The readings this week focus on the human element of Dutch society and culture. Previously, we have looked at visual culture (architecture, art, museums) to try to learn about Dutch identity. This week, there is an anthropological approach to analyzing Dutch identity. The authors are interacting with the environment they are assessing, interviewing people and noting their own perception of human life in the Netherlands. Some of the articles are more scholarly and look at the history and facts behind their current observations, others combine scholarly information with personal reflection from interviews, and in the case of Arnold Karskens article, he writes what he sees in a detailed first person narrative introductory style inviting the reader to come up with their own conclusions about the observations.
I think in taking an anthropological approach to interpreting current Dutch identity, and for any culture for that matter, it is important to include yourself in the narrative. In all of the essays, the author interacts with the subject he/she is analyzing and tries to understand the culture through immersion instead of through an objective eye. For example, Emily Raboteau illustrated her experience in the Sinterklaas parade and her own feelings toward Zwarte Piet in her article Who is Zwarte Piet? Straight off the bat, Raboteau establishes that she finds the tradition of Zwarte Piet to be racist based on her own perceptions and preconceptions she brings from American culture. While she illustrates a long history of slavery and xenophobia that proves her point that Zwarte Piet is a discriminatory caricature of black society, she focuses on the why. Why does Dutch society not see what I see? Why do they respond to Zwarte Piet in such a positive light? How do they respond to their own history? Do they even know their own history?
So, the essay is balanced between a historical narrative and an opinion piece that uses a journalistic approach. The significance of all these pieces is that the author connects to the subjects on a personal level and creates a discourse that allows the reader to form their own opinions and respond in a critical manner. Much like how we saw museum spaces changing the grammar of an exhibit to create tension and encourage critical inquiry onto the subject of the exhibit, the author provides this same communicative format encouraging critical examination of the cultural climate.
Arnold Karskens piece One Way to Live: A Photographic Essay takes this observational anthropological approach to the extreme. His work is mostly photographs with a short introduction to the prostitutes he encountered. However, the introductory paragraphs are bursts of Karskens own succinct observations mixed with comments from the women. A photograph accompanies each paragraph and the reader is able to put a face to the words. Karskens essay really humanizes the way we approach culture. I wholeheartedly think that a ‘picture can speak louder than words.’ While the essay emphasizes the use of drugs, lack of hygiene and housing, and violence associated with prostitution in the Netherlands, the photographs prevent the reader from homogenizing. Each prostitute looks different, has a different style, presents herself differently. While they can be identified by their career and drug use, you can see the differences between each women.
While I think these analyses of looking at identity through clothing, body, and behavior can provide interesting scholarship, there are certain limitations. Anthropologists and archaeologists have an ongoing fight over their approaches to culture. While archaeologists make conclusions based on factual physical evidence, anthropologists make conclusions based on observations and interactions. This can yield a generalization of a group of people if you are not careful. Furthermore, the eye isn’t trustworthy and neither is a person’s word. I struggle with this divide between fact and hard science versus observation and psychology.

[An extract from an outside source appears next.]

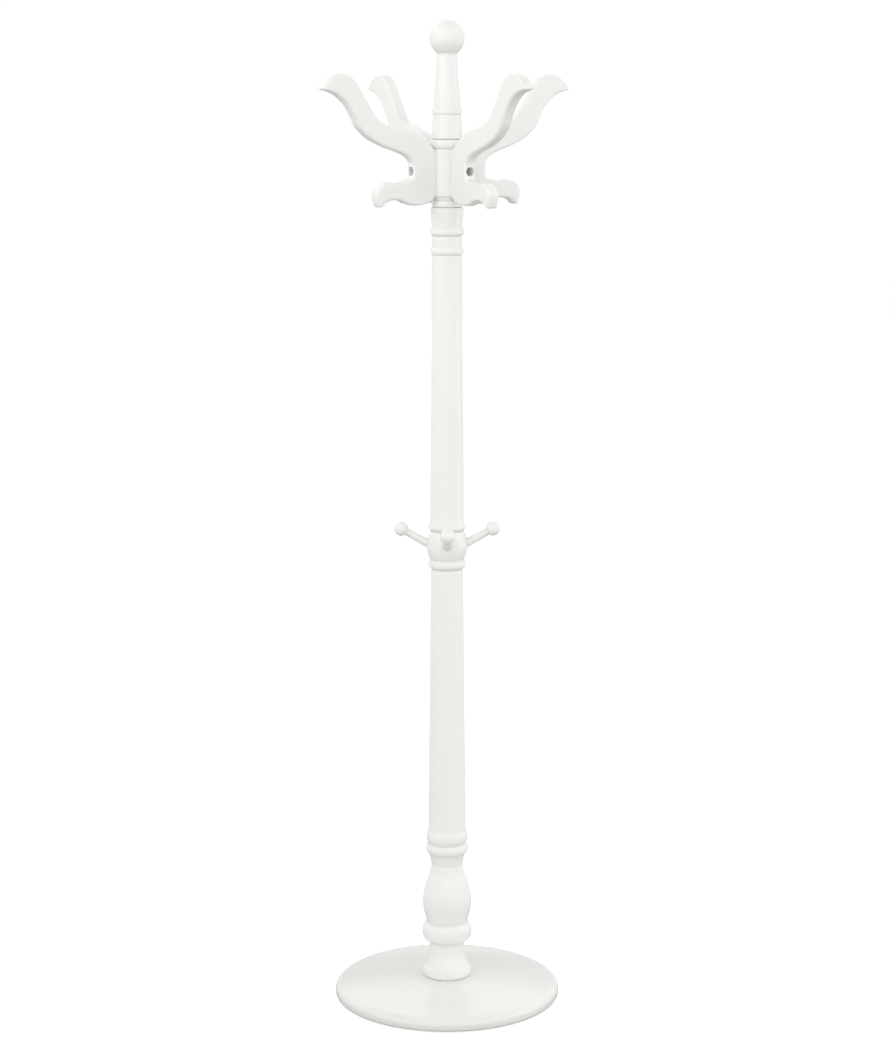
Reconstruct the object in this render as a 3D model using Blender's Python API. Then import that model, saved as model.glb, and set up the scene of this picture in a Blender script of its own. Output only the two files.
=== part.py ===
"""Standing coat rack: a turned post on a round base, with four double hooks at its head and four pegs midway.

Metres, +Z up. The origin is the middle of the base on the floor. The double hooks point along -X, -Y, +X, +Y.
"""
import math

import bmesh
import bpy
from mathutils import Matrix, Vector

# ---------------------------------------------------------------- driving dimensions
TOTAL_HEIGHT = 1.800
BASE_RADIUS = 0.2095
GAP = 0.0003            # clearance between pieces that touch
SIDES = 20              # facets round a turned piece
SMALL_SIDES = 12        # facets round a bolt, stud, insert, dowel, peg or glide

# planes where one turned section screws onto the next
GLIDE_HEIGHT = 0.003
BASE_TOP_Z = 0.038
BALUSTER_TOP_Z = 0.2945
LOWER_SHAFT_TOP_Z = 0.814
BARREL_TOP_Z = 0.885
UPPER_SHAFT_TOP_Z = 1.471
HUB_TOP_Z = 1.591

# double hooks: boards bolted to the side of the head
HOOK_COUNT = 4
HOOK_THICKNESS = 0.022
HOOK_EDGE_ROUND = 0.005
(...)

To answer the final question, I think all these essays brought up migration and immigration with regard to a Dutch identity and prejudice. In every article at some point a person from a different ethnic background stated that even though they are Dutch citizens they don’t feel like they belong in the society because of the prejudice from the majority population. There is a certain way to dress and act in the Netherlands and if you don’t fit this mold you are categorized into a group that they can identify you with. I think this all comes back to the ignorance of the past because the current societal ethnic categorization stems from a history of colonization and slavery that the Dutch have not confronted and changed.